DATASET SECTION:

**********

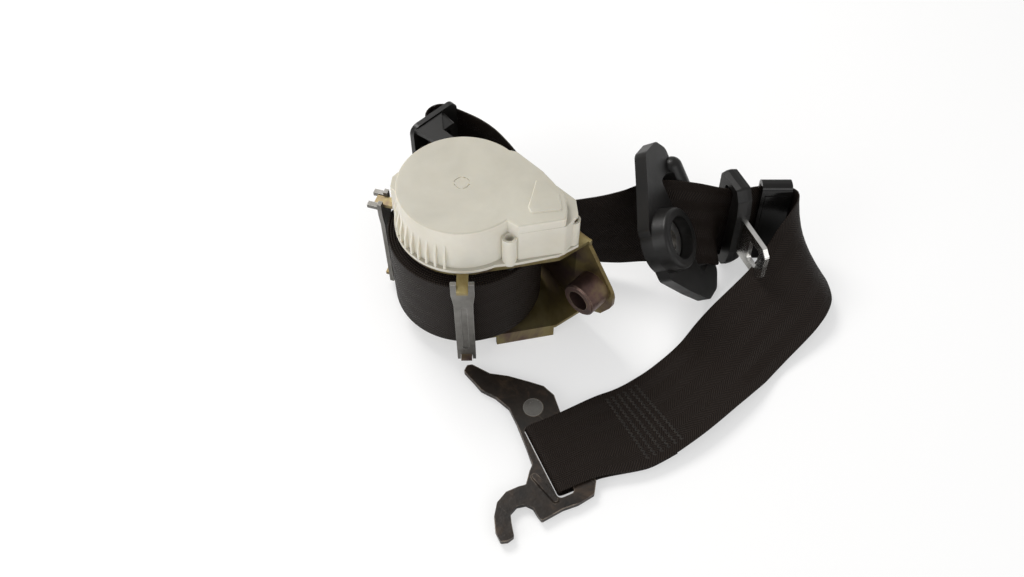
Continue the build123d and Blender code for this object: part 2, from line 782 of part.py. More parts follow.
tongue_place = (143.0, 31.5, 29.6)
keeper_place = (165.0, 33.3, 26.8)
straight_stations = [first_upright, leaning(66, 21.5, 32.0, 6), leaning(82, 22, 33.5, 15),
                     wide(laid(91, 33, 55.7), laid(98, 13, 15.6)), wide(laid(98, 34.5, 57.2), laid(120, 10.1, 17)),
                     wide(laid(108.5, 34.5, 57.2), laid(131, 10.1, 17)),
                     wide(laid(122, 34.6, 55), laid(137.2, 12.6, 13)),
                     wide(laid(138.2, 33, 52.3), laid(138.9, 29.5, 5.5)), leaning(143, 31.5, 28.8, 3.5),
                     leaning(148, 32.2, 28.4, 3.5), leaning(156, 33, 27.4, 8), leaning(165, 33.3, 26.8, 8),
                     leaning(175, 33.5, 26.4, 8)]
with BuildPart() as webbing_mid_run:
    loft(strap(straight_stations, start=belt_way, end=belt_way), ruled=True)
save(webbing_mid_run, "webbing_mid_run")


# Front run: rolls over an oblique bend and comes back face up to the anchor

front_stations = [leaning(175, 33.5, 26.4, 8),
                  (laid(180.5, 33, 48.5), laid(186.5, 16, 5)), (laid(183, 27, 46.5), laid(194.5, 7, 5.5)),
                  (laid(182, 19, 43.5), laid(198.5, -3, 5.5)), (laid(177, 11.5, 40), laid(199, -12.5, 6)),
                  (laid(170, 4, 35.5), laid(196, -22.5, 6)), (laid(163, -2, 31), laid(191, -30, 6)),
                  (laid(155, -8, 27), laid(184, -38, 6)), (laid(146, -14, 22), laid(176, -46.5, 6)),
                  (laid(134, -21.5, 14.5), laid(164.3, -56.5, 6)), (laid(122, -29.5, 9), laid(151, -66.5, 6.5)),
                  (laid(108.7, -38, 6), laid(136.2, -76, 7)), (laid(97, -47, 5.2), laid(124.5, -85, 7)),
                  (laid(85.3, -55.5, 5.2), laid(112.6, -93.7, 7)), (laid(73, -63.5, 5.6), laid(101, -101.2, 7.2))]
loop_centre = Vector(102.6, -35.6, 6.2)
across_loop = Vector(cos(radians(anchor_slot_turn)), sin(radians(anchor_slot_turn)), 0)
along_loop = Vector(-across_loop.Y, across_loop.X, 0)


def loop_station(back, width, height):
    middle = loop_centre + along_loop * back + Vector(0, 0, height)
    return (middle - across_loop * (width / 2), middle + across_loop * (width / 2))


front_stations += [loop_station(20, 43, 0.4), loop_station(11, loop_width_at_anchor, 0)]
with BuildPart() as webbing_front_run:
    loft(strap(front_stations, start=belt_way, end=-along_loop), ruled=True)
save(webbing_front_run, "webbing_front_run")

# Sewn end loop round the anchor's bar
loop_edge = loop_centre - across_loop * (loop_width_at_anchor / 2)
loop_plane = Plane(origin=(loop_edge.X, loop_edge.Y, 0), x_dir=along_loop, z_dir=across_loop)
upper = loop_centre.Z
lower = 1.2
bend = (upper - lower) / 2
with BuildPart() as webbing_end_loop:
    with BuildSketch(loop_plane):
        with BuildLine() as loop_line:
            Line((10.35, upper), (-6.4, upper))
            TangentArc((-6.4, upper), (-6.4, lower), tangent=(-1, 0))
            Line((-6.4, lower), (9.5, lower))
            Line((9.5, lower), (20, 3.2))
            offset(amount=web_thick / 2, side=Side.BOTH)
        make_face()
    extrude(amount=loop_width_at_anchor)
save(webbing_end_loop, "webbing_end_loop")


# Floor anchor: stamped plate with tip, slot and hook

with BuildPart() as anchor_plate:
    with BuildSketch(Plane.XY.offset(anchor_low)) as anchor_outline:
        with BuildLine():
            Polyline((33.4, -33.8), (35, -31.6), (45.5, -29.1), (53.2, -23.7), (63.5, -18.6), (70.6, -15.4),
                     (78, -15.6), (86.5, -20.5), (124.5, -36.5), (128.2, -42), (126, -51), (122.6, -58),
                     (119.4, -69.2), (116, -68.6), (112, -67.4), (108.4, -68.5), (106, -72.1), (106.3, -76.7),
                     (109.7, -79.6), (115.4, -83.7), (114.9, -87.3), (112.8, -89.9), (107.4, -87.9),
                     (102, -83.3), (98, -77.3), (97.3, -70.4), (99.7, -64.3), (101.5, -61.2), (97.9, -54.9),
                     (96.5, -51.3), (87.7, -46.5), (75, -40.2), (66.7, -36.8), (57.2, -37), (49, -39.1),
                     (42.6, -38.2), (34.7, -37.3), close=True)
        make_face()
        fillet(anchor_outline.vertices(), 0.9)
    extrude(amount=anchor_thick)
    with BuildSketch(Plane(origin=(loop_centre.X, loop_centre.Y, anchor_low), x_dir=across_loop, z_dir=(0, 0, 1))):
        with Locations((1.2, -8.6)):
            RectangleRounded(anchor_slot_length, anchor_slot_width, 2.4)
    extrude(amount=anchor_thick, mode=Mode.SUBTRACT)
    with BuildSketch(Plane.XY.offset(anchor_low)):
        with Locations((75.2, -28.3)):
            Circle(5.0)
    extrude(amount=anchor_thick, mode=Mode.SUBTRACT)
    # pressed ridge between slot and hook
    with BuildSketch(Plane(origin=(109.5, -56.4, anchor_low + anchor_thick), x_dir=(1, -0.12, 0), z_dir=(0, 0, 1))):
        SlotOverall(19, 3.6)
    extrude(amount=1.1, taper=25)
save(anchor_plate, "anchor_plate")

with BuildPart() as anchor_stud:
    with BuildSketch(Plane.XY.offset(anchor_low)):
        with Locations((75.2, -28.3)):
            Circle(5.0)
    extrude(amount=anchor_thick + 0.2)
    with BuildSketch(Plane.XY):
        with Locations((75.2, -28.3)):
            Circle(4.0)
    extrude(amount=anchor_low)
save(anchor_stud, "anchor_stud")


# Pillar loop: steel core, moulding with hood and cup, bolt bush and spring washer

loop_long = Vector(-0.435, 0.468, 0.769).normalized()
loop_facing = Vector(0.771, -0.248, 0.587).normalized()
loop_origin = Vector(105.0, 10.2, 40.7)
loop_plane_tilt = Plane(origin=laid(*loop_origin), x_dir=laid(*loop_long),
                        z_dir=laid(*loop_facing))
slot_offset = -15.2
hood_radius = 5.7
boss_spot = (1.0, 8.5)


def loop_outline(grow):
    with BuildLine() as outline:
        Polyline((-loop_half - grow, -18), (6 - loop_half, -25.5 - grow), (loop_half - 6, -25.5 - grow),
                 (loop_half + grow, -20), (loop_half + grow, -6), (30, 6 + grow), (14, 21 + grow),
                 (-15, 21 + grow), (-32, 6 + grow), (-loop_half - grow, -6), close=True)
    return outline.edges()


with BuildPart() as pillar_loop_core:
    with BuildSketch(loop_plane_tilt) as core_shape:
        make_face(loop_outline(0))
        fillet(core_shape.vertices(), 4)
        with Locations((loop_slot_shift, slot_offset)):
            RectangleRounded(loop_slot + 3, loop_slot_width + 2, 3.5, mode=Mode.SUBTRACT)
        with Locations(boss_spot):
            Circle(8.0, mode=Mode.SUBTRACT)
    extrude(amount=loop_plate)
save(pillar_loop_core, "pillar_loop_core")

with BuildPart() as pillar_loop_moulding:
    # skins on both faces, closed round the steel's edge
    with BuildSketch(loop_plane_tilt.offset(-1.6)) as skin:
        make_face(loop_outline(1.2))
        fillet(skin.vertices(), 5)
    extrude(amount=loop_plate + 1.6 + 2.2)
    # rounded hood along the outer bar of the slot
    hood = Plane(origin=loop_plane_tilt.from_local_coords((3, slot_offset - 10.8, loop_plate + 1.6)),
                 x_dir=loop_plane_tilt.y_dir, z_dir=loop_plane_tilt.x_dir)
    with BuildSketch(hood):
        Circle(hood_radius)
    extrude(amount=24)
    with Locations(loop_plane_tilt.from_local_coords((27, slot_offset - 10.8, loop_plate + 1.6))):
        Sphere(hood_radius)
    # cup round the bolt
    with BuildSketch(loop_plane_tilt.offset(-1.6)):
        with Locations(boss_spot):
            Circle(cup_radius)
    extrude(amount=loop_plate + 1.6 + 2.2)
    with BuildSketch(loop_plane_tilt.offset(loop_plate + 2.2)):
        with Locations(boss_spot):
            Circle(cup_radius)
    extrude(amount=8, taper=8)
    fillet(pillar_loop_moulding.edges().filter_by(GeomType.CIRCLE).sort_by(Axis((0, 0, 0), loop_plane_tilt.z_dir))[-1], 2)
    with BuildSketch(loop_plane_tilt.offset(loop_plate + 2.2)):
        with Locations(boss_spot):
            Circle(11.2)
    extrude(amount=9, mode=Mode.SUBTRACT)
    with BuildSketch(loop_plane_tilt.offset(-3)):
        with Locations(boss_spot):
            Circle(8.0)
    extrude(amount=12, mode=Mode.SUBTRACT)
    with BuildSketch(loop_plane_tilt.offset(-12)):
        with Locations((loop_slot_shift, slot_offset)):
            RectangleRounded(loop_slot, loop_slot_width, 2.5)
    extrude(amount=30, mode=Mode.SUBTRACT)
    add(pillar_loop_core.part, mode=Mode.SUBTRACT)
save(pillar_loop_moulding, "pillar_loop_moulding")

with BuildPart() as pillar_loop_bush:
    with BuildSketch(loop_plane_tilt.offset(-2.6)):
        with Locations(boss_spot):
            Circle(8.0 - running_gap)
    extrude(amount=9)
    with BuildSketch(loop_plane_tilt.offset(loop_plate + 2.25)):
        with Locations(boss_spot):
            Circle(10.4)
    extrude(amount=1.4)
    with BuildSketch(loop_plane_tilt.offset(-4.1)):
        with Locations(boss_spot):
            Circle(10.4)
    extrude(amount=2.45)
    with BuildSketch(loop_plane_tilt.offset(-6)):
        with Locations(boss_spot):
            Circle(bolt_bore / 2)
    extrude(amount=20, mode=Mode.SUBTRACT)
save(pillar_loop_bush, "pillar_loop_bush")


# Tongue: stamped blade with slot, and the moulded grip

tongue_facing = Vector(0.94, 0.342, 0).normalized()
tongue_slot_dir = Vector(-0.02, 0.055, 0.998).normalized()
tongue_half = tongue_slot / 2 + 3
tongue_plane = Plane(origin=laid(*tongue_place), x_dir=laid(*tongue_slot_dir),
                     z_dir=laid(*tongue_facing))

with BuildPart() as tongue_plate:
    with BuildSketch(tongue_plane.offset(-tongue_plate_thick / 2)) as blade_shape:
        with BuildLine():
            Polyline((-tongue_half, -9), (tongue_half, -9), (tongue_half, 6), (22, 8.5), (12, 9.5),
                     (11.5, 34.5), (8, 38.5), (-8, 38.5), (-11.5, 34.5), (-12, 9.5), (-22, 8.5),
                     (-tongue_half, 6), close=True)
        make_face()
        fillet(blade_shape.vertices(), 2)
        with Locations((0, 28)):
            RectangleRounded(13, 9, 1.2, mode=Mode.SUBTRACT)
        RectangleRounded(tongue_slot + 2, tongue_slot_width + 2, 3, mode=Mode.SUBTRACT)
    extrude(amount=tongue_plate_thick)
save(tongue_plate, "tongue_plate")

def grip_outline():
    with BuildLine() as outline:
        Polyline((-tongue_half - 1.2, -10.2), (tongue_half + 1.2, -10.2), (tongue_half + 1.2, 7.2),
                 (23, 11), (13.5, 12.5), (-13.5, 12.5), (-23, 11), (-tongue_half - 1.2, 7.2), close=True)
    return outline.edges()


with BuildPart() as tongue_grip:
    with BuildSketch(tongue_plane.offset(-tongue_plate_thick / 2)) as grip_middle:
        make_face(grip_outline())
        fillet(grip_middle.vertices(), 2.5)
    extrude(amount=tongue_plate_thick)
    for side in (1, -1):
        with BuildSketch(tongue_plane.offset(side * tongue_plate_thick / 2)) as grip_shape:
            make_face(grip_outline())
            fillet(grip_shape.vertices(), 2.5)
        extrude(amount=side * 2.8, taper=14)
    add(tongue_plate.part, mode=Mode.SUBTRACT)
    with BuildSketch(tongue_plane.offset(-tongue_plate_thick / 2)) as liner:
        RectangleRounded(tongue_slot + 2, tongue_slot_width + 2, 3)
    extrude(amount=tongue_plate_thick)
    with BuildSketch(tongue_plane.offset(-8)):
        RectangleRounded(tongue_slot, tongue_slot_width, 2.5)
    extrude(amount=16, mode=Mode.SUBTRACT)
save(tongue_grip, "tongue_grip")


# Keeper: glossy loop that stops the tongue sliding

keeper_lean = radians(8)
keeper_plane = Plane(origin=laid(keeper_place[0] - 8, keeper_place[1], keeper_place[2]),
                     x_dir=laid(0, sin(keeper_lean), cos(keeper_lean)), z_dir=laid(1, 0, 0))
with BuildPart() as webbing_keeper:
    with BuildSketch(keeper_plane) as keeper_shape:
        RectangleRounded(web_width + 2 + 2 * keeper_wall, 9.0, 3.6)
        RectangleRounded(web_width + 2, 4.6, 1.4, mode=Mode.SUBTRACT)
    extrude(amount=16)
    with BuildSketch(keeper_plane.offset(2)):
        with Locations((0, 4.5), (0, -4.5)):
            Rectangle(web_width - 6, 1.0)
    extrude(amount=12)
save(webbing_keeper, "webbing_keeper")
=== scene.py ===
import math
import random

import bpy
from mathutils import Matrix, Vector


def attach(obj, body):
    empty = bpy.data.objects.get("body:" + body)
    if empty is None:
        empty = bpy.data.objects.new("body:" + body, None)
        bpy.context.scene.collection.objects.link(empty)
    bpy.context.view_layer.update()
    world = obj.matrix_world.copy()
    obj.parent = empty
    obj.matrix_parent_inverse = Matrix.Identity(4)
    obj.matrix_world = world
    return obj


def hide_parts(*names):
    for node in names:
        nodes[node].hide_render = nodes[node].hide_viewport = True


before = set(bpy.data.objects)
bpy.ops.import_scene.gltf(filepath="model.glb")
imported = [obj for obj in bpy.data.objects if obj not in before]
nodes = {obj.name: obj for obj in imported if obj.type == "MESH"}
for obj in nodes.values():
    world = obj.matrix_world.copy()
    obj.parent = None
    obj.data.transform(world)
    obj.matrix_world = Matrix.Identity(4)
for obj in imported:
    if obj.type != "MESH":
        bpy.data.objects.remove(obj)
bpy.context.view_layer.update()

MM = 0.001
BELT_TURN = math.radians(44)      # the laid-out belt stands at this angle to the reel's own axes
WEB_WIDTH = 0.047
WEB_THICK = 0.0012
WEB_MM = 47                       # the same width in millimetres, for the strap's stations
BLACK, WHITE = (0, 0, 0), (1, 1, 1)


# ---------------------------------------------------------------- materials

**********

STATED TASK:
Each line with the string "before" in it needs to be found and copied.

FINAL ANSWER:
before = set(bpy.data.objects)
imported = [obj for obj in bpy.data.objects if obj not in before]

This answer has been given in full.